Un secolo fa in Europa il settore pubblico costituiva meno del 10 per cento del Pil. Lo Stato spendeva quasi esclusivamente per garantire la sicurezza internazionale e quella interna. Se si tralasciano i periodi bellici, la spesa pubblica rimase relativamente bassa fino agli anni sessanta. Non vi è dubbio che nel 1920, o nel 1950, chiedere che lo Stato garantisse più sostegno ai poveri e stanziasse più fondi per la sicurezza sociale fosse di sinistra. Oggi gli stati dell’Europa continentale spendono (e tassano) per circa il 50 per cento del Pil. È ancora di sinistra chiedere che lo Stato continui a spendere denaro pubblico e opporsi ai tagli della spesa, e quindi a un alleggerimento della pressione fiscale? Secondo noi non lo è.

Guardiamo ai fatti. Il nostro Stato spende il 48,2 per cento del Pil, 4 punti di Pil in più della Gran Bretagna. E tuttavia quando si tratta di aiutare le famiglie è molto meno efficace. In Gran Bretagna, prima dell’intervento di varie forme di assistenza pubblica, le famiglie a rischio di povertà sono 26 su 100; l’intervento dello Stato le riduce a 18. In Italia le famiglie vicine alla soglia di povertà sono un po’ meno, 22 anziché 26 su 100 (dati Eurostat, 2003), ma lo Stato riesce ad aiutarne solo 3. Anche la Francia fa meglio di noi: sposta 6 famiglie su 26. In Svezia lo Stato spende di più: il 56 per cento del Pil, quasi 8 punti in più che in Italia. Ma in Svezia lavorano 8 donne su 10, in Italia meno di 6. Poiché tante donne svedesi lavorano, lo Stato riesce a finanziare uno straordinario livello di spesa pubblica con aliquote relativamente basse: in una famiglia in cui lavorino in due, uomo e donna, a parità di reddito, l’aliquota sui redditi della donna (in regime di tassazione separata) è pari al 28 per cento: in Italia è il 39 per cento (dati Ocse, 2001).

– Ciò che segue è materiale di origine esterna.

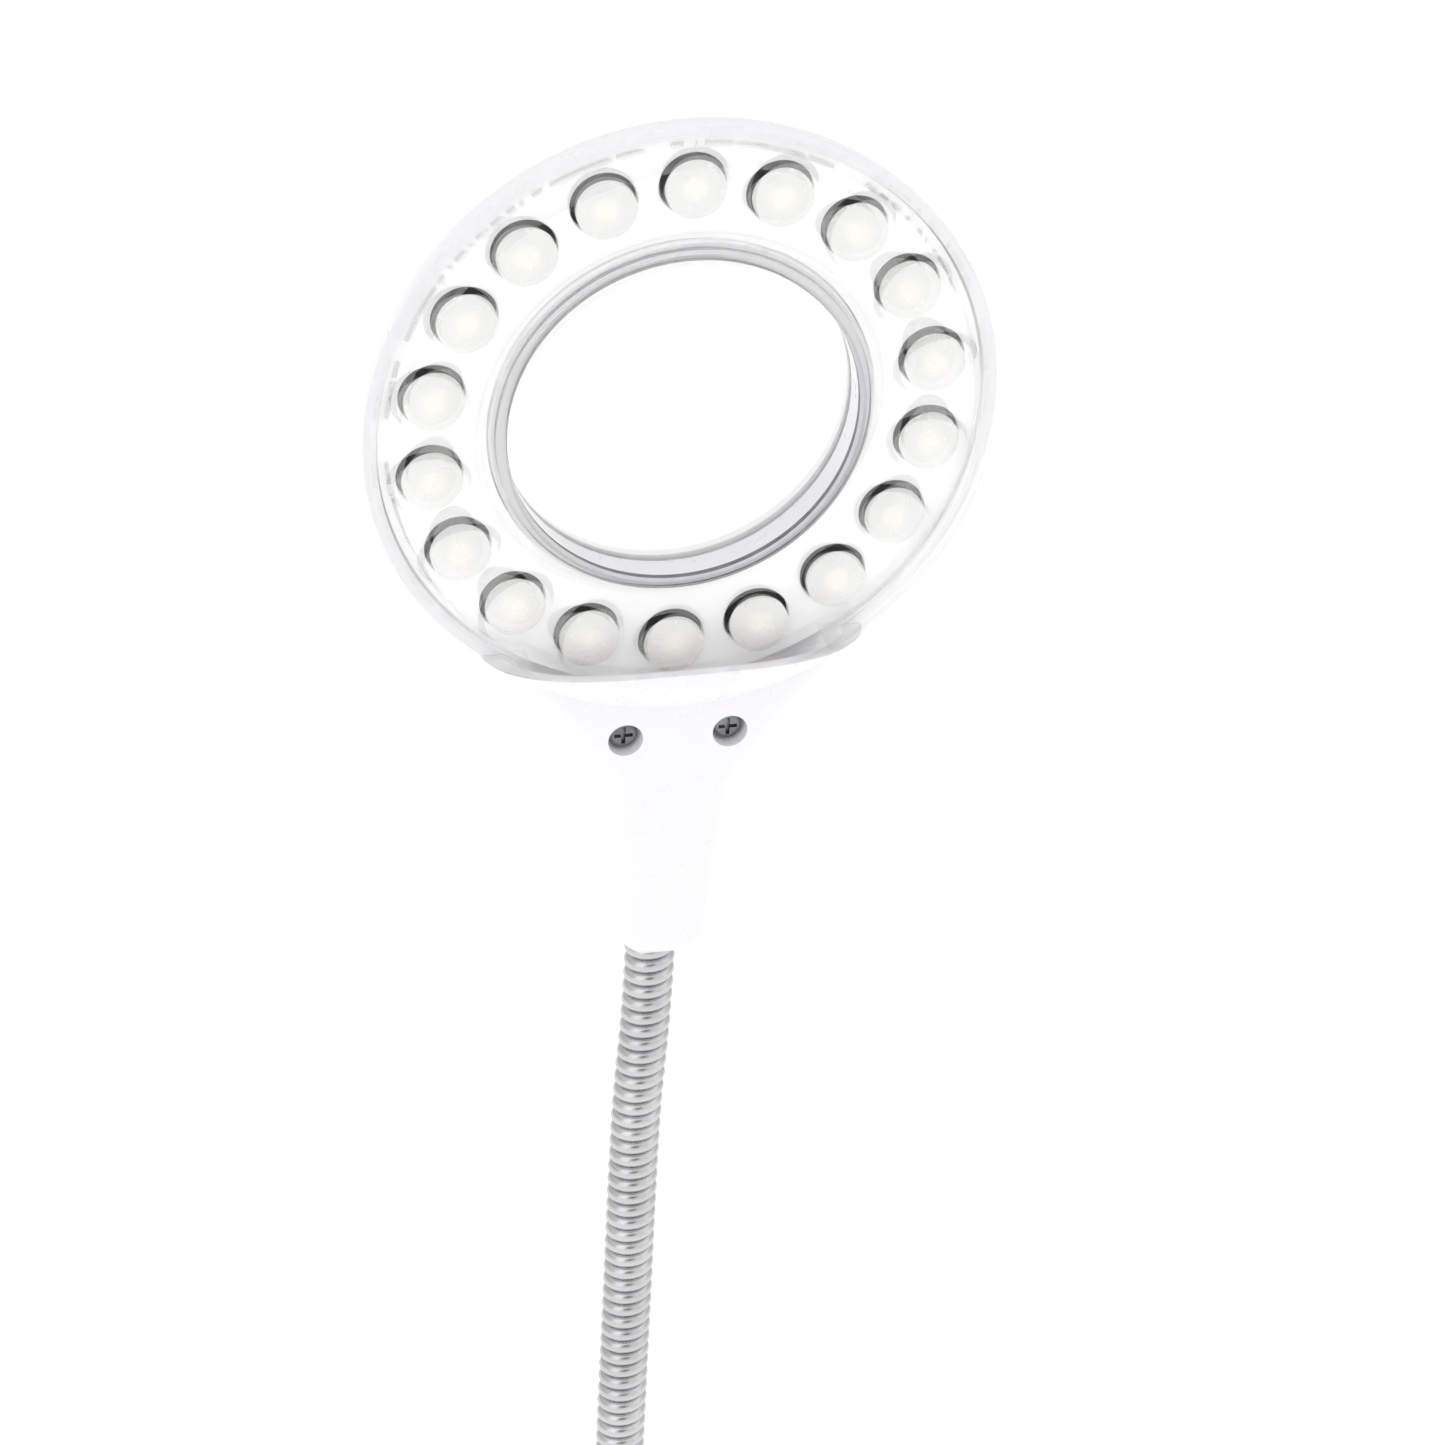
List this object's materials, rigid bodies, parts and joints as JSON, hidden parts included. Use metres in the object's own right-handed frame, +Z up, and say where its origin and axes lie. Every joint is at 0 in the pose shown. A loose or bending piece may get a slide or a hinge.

Dove finisce allora tutto il denaro che spendono le nostre amministrazioni pubbliche, se non aiuta i poveri e disincentiva il lavoro delle donne con aliquote troppo alte, che non le motivano a entrare e rimanere nel mercato del lavoro?

In Italia la maggior parte della spesa se ne va per pagare gli stipendi dei dipendenti pubblici e per le pensioni. È impossibile pensare di poterla ridurre senza «toccare» questi due beneficiari principali. E infatti la sinistra conservatrice insorge non appena si sfiora l’argomento, accusando chi propone tagli di spesa in questi settori di essere un «macellaio sociale» (espressione pessima, ma che non abbiamo coniato noi), affamato di liberismo estremo. È una posizione con la quale evidentemente non siamo per nulla d’accordo.

Cominciamo dai dipendenti pubblici: 3,5 milioni, il 15 per cento di tutti i lavoratori. Passandoli in rassegna si scopre che quelli che lavorano negli ospedali, nella polizia, nelle forze armate, nell’amministrazione della giustizia (comprese le carceri), nelle scuole e nelle università sono solo 76 ogni 100. Gli altri 24 sono impiegati altrove, in nessuna di queste attività essenziali.